Kukliansky initially claimed support for the project from the Conference of European Rabbis but later changed her statement, withdrawing mention of the organization.
The CER has sent letters to senior officials in a bid to save the cemetery but at the moment it is taking no more action and is seeking additional information, the Post has learned.
“Unfortunately the personal relations between the chief rabbi and the president of the community are deteriorating, and we hope that this fact will not hamper our efforts to save the aforementioned cemeteries from destruction,” said CER President Rabbi Pinchas Goldschmidt.
"Clearly if this was a Christian or medieval Lithuanian cemetery, there would be no plans for a convention center on the site; this is simple discrimination,” said Dr. Dovid Katz, a a Yiddish scholar based in Vilnius who is strongly opposed to the plan.

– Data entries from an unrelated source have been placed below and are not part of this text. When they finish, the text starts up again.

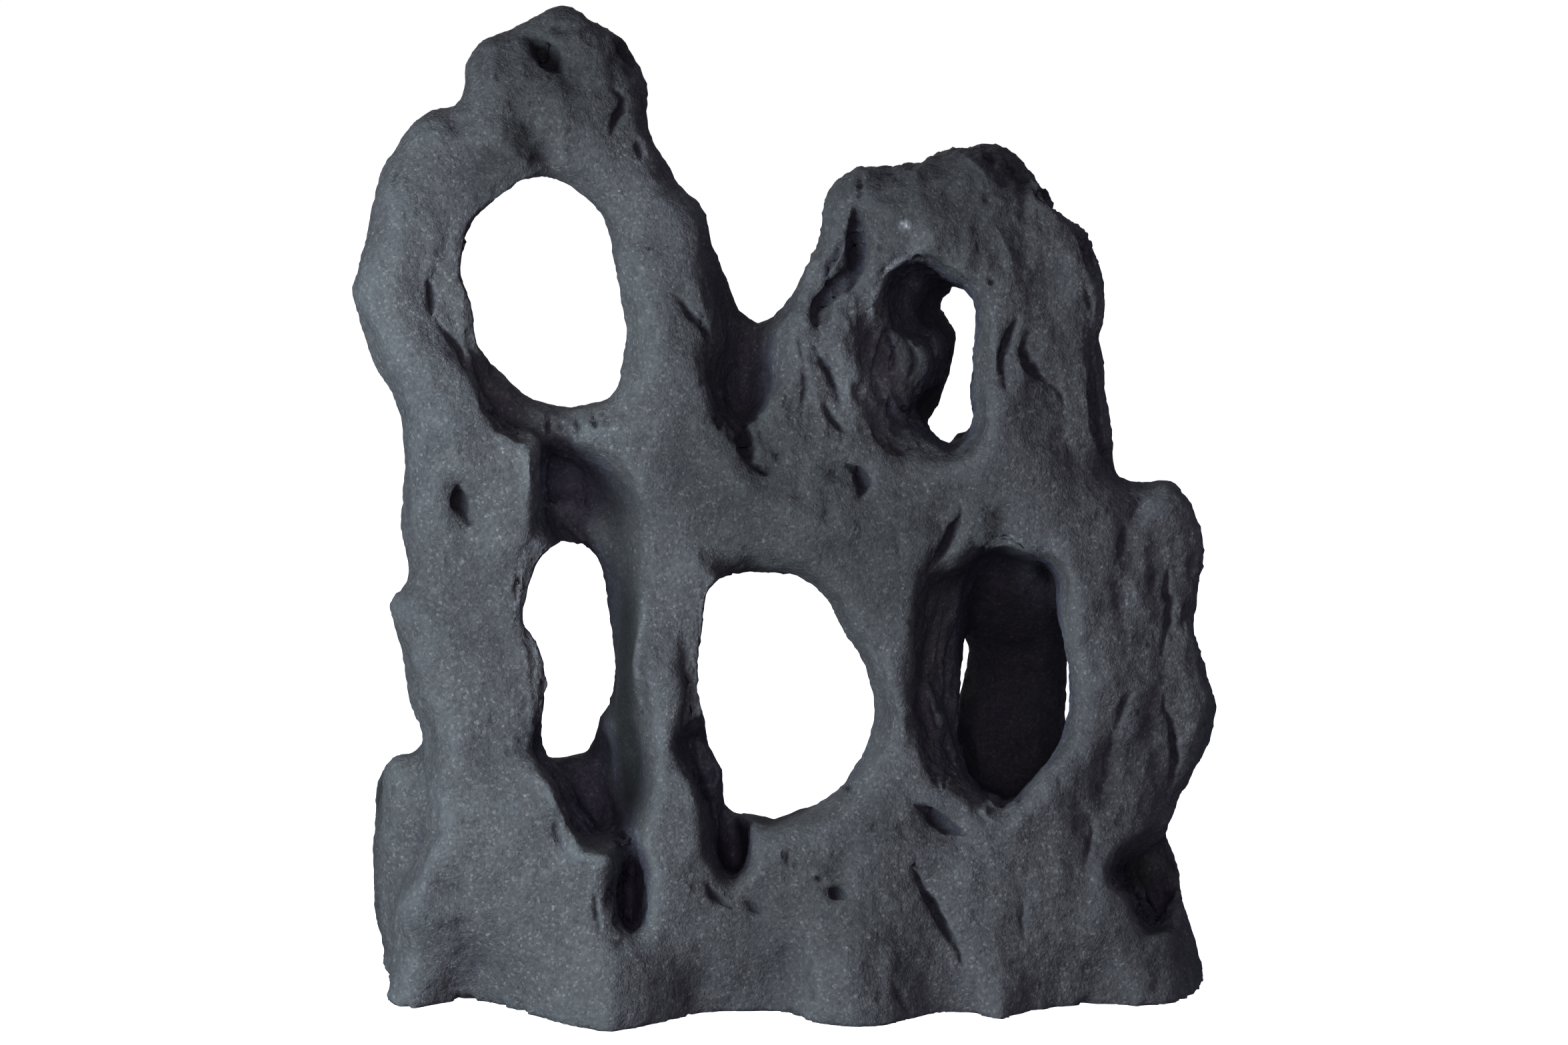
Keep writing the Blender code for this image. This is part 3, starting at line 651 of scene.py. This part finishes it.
def finer_along(piece, details):
    spots, facing = facing_share(piece)
    wider = [(path, half_width + SLIT_MARGIN, 1.0) for path, half_width, _ in details]
    reached = (amount_at(spots, wider, "slit") > 0) & (facing > 0)
    net = bmesh.new()
    net.from_mesh(piece.data)
    net.verts.ensure_lookup_table()
    edges = [edge for edge in net.edges if all(reached[vertex.index] for vertex in edge.verts)]
    bmesh.ops.subdivide_edges(net, edges=edges, cuts=1, use_grid_fill=True)
    net.to_mesh(piece.data)
    net.free()
    print(len(edges), "edges halved along", len(details), "slits")


def carve(piece):
    spots, facing = facing_share(piece)
    sunk = amount_at(spots, FOLDS, "fold") + amount_at(spots, SLITS, "slit")
    put(piece.data, places_of(piece.data) - normals_of(piece.data) * (sunk * facing)[:, None] * MM)
    print(len(FOLDS) + len(SLITS), "details, deepest", round(sunk.max(), 1), "mm")


finer_along(stone, SLITS)
carve(stone)

# %% [markdown]
# ## Fewer triangles, a flat foot and the solid's own box
# The fine net has more triangles than the shape needs on its calm faces. Decimate gives them up there and
# keeps them where the stone bends. The foot is then pressed flat onto the floor, and no point is left outside
# the box of the plain solid.

# %% Finish the shape
MOST_TRIANGLES = 196_000
FOOT_BAND = 2.0
FACING_DOWN = -0.5


def triangle_count(mesh):
    return len(mesh.loops) - 2 * len(mesh.polygons)


def thin_out(piece, most):
    triangles = triangle_count(piece.data)
    thinner = piece.modifiers.new("fewer triangles", "DECIMATE")
    thinner.ratio = min(1.0, most / triangles)
    applied(piece)
    print(triangles, "triangles before,", triangle_count(piece.data), "after")


def settle(piece, box):
    """Presses the foot flat onto the floor, and keeps every point inside the box."""
    places = places_of(piece.data)
    low, high = np.array(box[0]), np.array(box[1])
    normals = normals_of(piece.data)
    underneath = (places[:, 2] < FOOT_BAND * MM) & (normals[:, 2] < FACING_DOWN)
    places[underneath, 2] = 0.0
    put(piece.data, np.clip(places, low, high))


thin_out(stone, MOST_TRIANGLES)
settle(stone, cad_box)
for face in stone.data.polygons:
    face.use_smooth = True

# %% [markdown]
# ## Where dust lies, where the stone is worn and where shade is painted
# A stone isn't one even colour. Dust settles in slits and hollows and worn rims are paler. Shade is painted in
# too:
# slits, hollows and deep recesses are darkened as if shadowed, and listed patches are painted darker as shade
# or paler as light. A material can't look round for such places, so the script does, and keeps four numbers
# for each point: how hollow, how sheltered and how deep in a slit it is, and how dark its patch is. The material
# reads them by name. Painting a picture for it would do too, but a number for each point needs no unwrapping
# and leaves no seams.

# %% How hollow the surface is at each point, from -1 on a rim to 1 in a pit
CALMINGS = 14
FULLY_HOLLOW = 1.6


def mark(mesh, name, values):
    """Keeps one number for each point in the mesh, where a material can read it."""
    layer = mesh.attributes.new(name, "FLOAT", "POINT")
    layer.data.foreach_set("value", values.astype(np.float32))


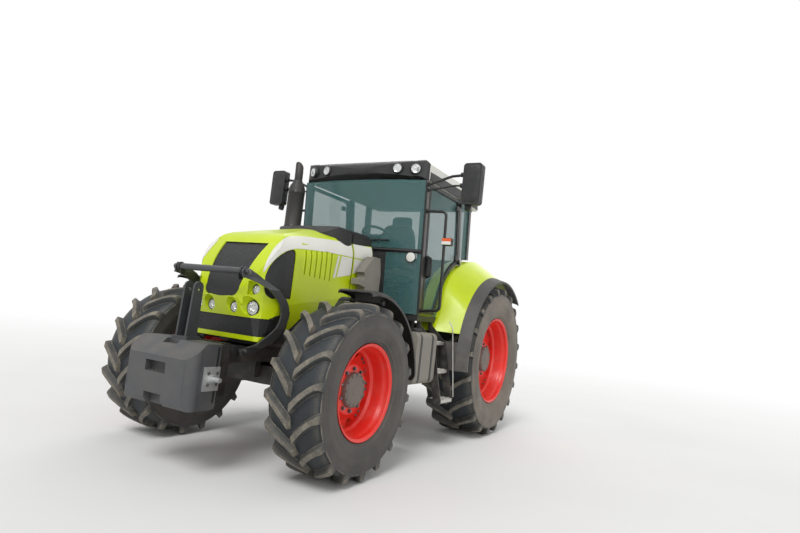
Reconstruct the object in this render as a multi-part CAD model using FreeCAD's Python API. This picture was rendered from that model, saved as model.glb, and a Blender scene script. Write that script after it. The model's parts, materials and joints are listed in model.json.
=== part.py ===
import FreeCAD, Part
import math
import os
from collections import namedtuple

# Farm tractor, four wheels, with a cab, a front ballast block and a rear three-point linkage.
# Lengths are millimetres. While a piece is drawn, x runs forward from the rear axle, y to the
# tractor's left and z up from the ground. export() moves every piece so that x = 0 lies midway
# between the ballast's front face and the balls of the lower links.

Vector = FreeCAD.Vector

# Overall layout
WHEELBASE = 2820.0
BALLAST_FRONT = 3860.0
LOWER_BALL_X = -1030.0
LOWER_BALL_RADIUS = 42.0
X_MIDDLE = (BALLAST_FRONT + LOWER_BALL_X - LOWER_BALL_RADIUS) / 2.0

# Clearances
SEAT = 0.3
RUNNING = 0.05
HINGE_GAP = 0.4

# Wheels: radius over the lugs, section width, plane of the wheel, rim and hub
FRONT_RADIUS = 691.0
FRONT_WIDTH = 480.0
FRONT_PLANE = 950.0
REAR_RADIUS = 889.0
REAR_WIDTH = 580.0
REAR_PLANE = 930.0
RIM_WALL = 10.0
DISC_WALL = 14.0

Wheel = namedtuple(
    "Wheel",
    "axle_x plane radius width flange_radius flange_depth rim_half lugs lug_height"
    " disc_radius disc_plane hub_radius hub_face hub_back",
)
WHEELS = {
    "front": Wheel(WHEELBASE, FRONT_PLANE, FRONT_RADIUS, FRONT_WIDTH, 380.0, 23.0, 205.0, 18, 45.0,
                   305.0, 62.0, 138.0, 100.0, -20.0),
    "rear": Wheel(0.0, REAR_PLANE, REAR_RADIUS, REAR_WIDTH, 508.0, 26.0, 245.0, 20, 50.0,
                  430.0, 92.0, 150.0, 138.0, -60.0),
}
SIDES = (("left", 1.0), ("right", -1.0))

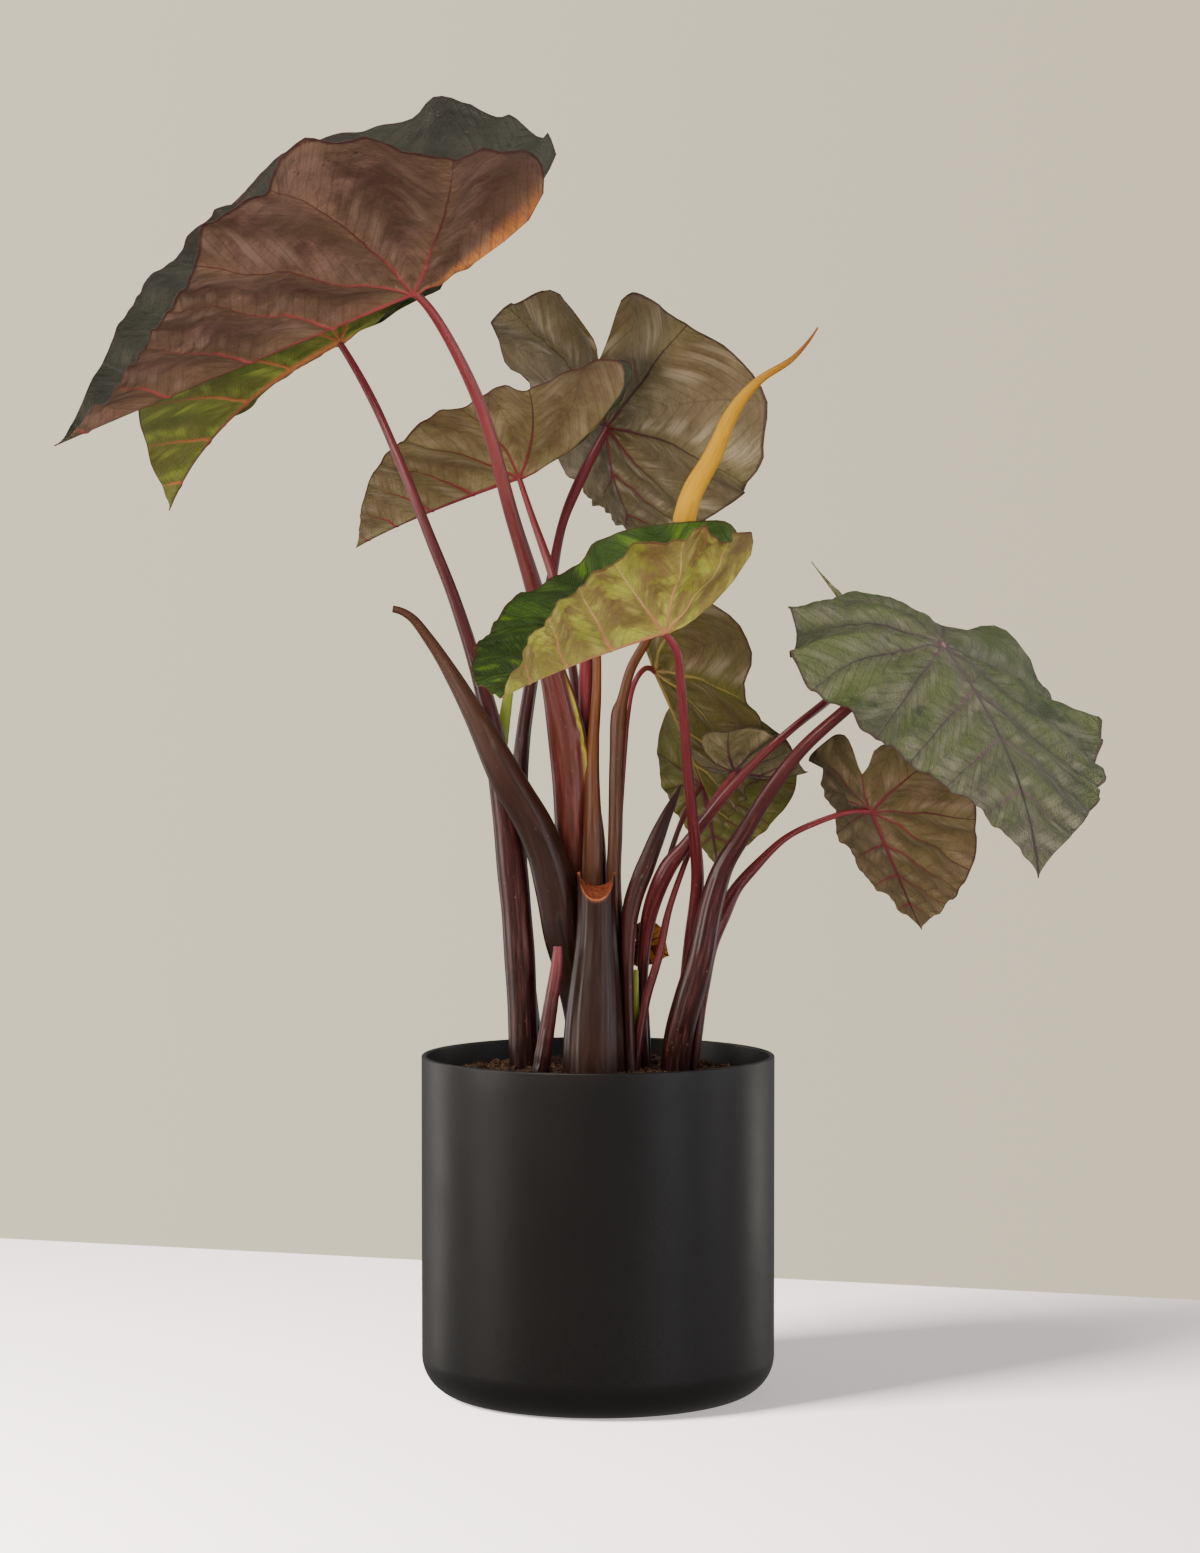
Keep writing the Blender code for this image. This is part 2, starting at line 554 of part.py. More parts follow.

“As for the Holocaust, the link is rather tragically simple. The many thousands buried here have no descendants or relatives to stand up for the integrity and dignity of their graves precisely because of the Holocaust. Lithuania, where I have enjoyed living for many years, has made so much terrific progress on so many fronts. On this occasion the nation's (and the city's) leaders must show some political will and tell the developers to move their convention center to another site where it can be enjoyed by all the people of Vilnius, and for that matter, the planet."
Correction: The initial version of this story incorrectly stated that the Committee for the Preservation of Jewish Cemeteries in Europe was linked to Israel's Atra Kadisha. In fact, it is the Heritage Foundation for Preservation of Jewish cemeteries that claims a connection with that group.